CHLOE BENJAMIN - "Anatomía de los sueños" - (2014)


Imágenes: Graciela Iturbide

miércoles, 3 de mayo de 2023

ESAS COSAS QUE SE DICEN CUANDO MUERE ALGUIEN


Cuando murió mi suegra, mi mujer dejó de tocar el violonchelo. No me sorprendió y casi me conmovía esa forma de luto que significaba no acercarse a un instrumento que siempre había tocado en compañía de su madre. Era una manera hermosa de reconocer su falta, de honrar el hueco que dejaba, pensé. Me pareció una muestra de delicadeza por mi parte no decirle que debía volver a tocar, que la vida sigue y esas idioteces que se dicen cada vez que muere alguien. Además, todos tenemos un ritmo distinto para el duelo. Mi hijo, por ejemplo, cuando murió su abuela, durante el entierro, no dejó de jugar con su pistola de agua, disparando a sus amigos y a las cruces del cementerio; y antes de cerrar el ataúd incluso se atrevió a disparar al rostro de su abuela muerta, como si estuviesen jugando a que él la mataba con los disparos y yo pensé que el niño no entendía lo que era la muerte y que probablemente esperaba que la abuela dejase de fingir de un momento a otro y saliese de su escondite. Pero mi mujer era otra cosa, ella se volvió gris de un día para otro, en serio, perdió color, el esmalte de sus dientes se volvió opaco, el pelo se le quedó lacio. Pobre, decía yo, pobre. Y me apenó tanto el día que la vi llevando el violonchelo al desván; entonces sí dije esas cosas que se dicen cuando muere alguien, pero para entonces ya había pasado más de un mes y me pareció apropiado, espera, cariño, no lo guardes, a lo mejor un día vuelves a tocar, todo se pasa, en serio, todo, ahora te parece insoportable pero empezarás a olvidarte poco a poco, habrá incluso días en los que no pienses en ella. Y cuando menos lo esperes, sacarás el instrumento del estuche, comenzarás a tocar, a disfrutarlo como antes.
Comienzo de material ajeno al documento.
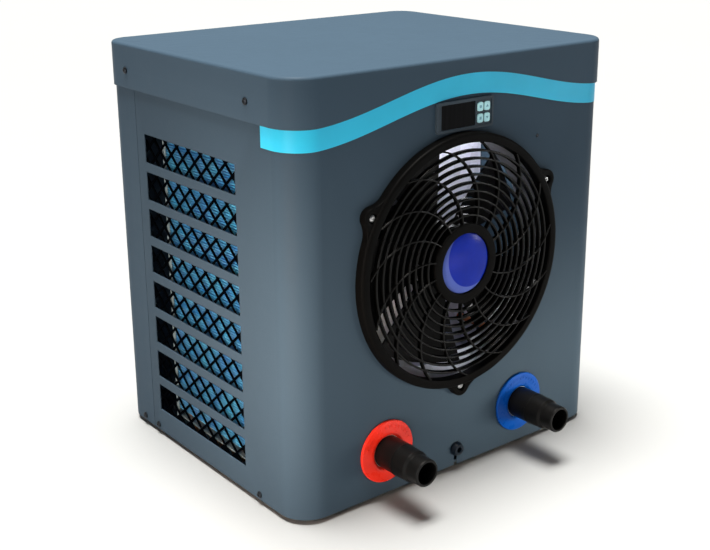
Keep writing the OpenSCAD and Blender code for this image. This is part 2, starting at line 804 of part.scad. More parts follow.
module controller_bezel() {
    color("slategray") difference() {
        translate([ctrl_x, front_y, ctrl_z]) rotate([90, 0, 0]) union() {
            translate([0, 0, 6.05]) rounded_bar(bezel_w, bezel_h, 3, bezel_t - 1);
            // raised lip along the edge
            translate([0, 0, 6.05]) difference() {
                rounded_bar(bezel_w, bezel_h, 3, bezel_t);
                translate([0, 0, -1]) rounded_bar(bezel_w - 5, bezel_h - 5, 1.5, bezel_t + 2);
            }
        }
        translate([window_x, front_y, ctrl_z]) rotate([90, 0, 0])
            rounded_bar(window_w, window_h, 1, 12);
        for (i = [0, 1], k = [0, 1]) key_hole(i, k, 0.35);
    }
}

module display_window() {
    color("black") translate([window_x, front_y, ctrl_z]) rotate([90, 0, 0])
        translate([0, 0, 6.2]) rounded_bar(window_w - 0.2, window_h - 0.2, 0.9, 1.8);
}

module keypad_board() {
    board_y = front_y + 2.2;
    dome_h = board_y - front_y - key_stem - key_travel - gap;
    color("darkgreen") {
        translate([ctrl_x - case_w / 2 + 2, board_y, ctrl_z - case_h / 2 + 2])
            cube([case_w - 4, 1.4, case_h - 4]);
        // contact domes under the keys
        for (i = [0, 1], k = [0, 1])
            on_front(key_x + (i - 0.5) * key_dx, ctrl_z + (k - 0.5) * key_dz, board_y)
                cylinder(r = 2.2, h = dome_h);
    }
}

// A key cap; i counts columns and k counts rows from the lower left
module key_cap(i, k) {
    color("paleturquoise") translate([key_x + (i - 0.5) * key_dx, front_y, ctrl_z + (k - 0.5) * key_dz])
        rotate([90, 0, 0]) union() {
            translate([0, 0, 6]) rounded_bar(key_w, key_h, 2.4, bezel_t + 0.1);
            translate([0, 0, -key_stem]) cylinder(r = 1.8, h = 1);
        }
}

module key_set() { key_cap(0, 0); }
module key_down() { key_cap(1, 0); }
module key_power() { key_cap(0, 1); }
module key_up() { key_cap(1, 1); }

// ---------- water circuit ----------

module exchanger_shell() {
    color("whitesmoke") difference() {
        union() {
            translate([shell_x0, shell_y, pipe_z]) rotate([0, 90, 0])
                cylinder(r = shell_r, h = shell_x1 - shell_x0);
            for (x = [outlet_x, inlet_x]) translate([x, shell_y, pipe_z]) rotate([90, 0, 0])
                cylinder(r = stub_r, h = shell_y - stub_y);
        }
        translate([shell_x0 - 1, shell_y, pipe_z]) rotate([0, 90, 0])
            cylinder(r = shell_bore, h = shell_x1 - shell_x0 + 2);
        for (x = [outlet_x, inlet_x]) translate([x, shell_y, pipe_z]) rotate([90, 0, 0])
            cylinder(r = stub_bore, h = shell_y - stub_y + 1);
        // boss hole of the flow switch
        translate([-40, shell_y, pipe_z]) cylinder(r = 6, h = shell_r + 5);
    }
}

module exchanger_cap(x, side, tail_angle) {
    translate([x, shell_y, pipe_z]) rotate([0, side * 90, 0]) difference() {
        union() {
            translate([0, 0, -14]) cylinder(r = shell_r + 3, h = 22);
            rotate(tail_angle) translate([coil_turn_r, 0, 8 - eps]) cylinder(r = 8, h = 7, $fn = 6);
        }
        translate([0, 0, -15]) cylinder(r = shell_r + 0.1, h = 15.2);
        rotate(tail_angle) translate([coil_turn_r, 0, -2]) cylinder(r = 4.7, h = 20);
    }
}

module exchanger_caps() {
    color("lightgray") {
        exchanger_cap(shell_x1, 1, 180);
        exchanger_cap(shell_x0, -1, 0);
    }
}

module titanium_coil() {
    turns = 9;
    steps = 20;
    x0 = shell_x0 + 22;
    x1 = shell_x1 - 22;
    helix = [for (i = [0 : turns * steps]) [x0 + (x1 - x0) * i / (turns * steps), 180 + 360 * i / steps]];
    path = concat([[shell_x0 - 16, 180], [x0 - 8, 180]], helix,
        [[x1 + 8, 180 + 360 * turns], [shell_x1 + 16, 180 + 360 * turns]]);
    color("darkgray") translate([0, shell_y, pipe_z]) rotate([0, 90, 0])
        coil_sweep(path, coil_turn_r, 4.5, 8);
}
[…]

   Ella escuchó mis palabras con un pie en el primer peldaño de la escalera. Confieso que me había emocionado a mí mismo con mi breve discurso sobre el dolor y el olvido, y que las lágrimas volvían borroso el rostro de mi mujer. Deja, deja el violonchelo en el salón, hasta que un día él te llame para que lo abraces.

   Me limpié las lágrimas. Vi los ojos secos de mi mujer. Odio el violonchelo, dijo, lo he odiado desde niña. Y ya no hay nadie que me obligue a tocarlo.

   Subió la escalera con el violonchelo en brazos y lo dejó en el desván. Ahí sigue. Ni siquiera se lo llevó el día que se marchó de casa.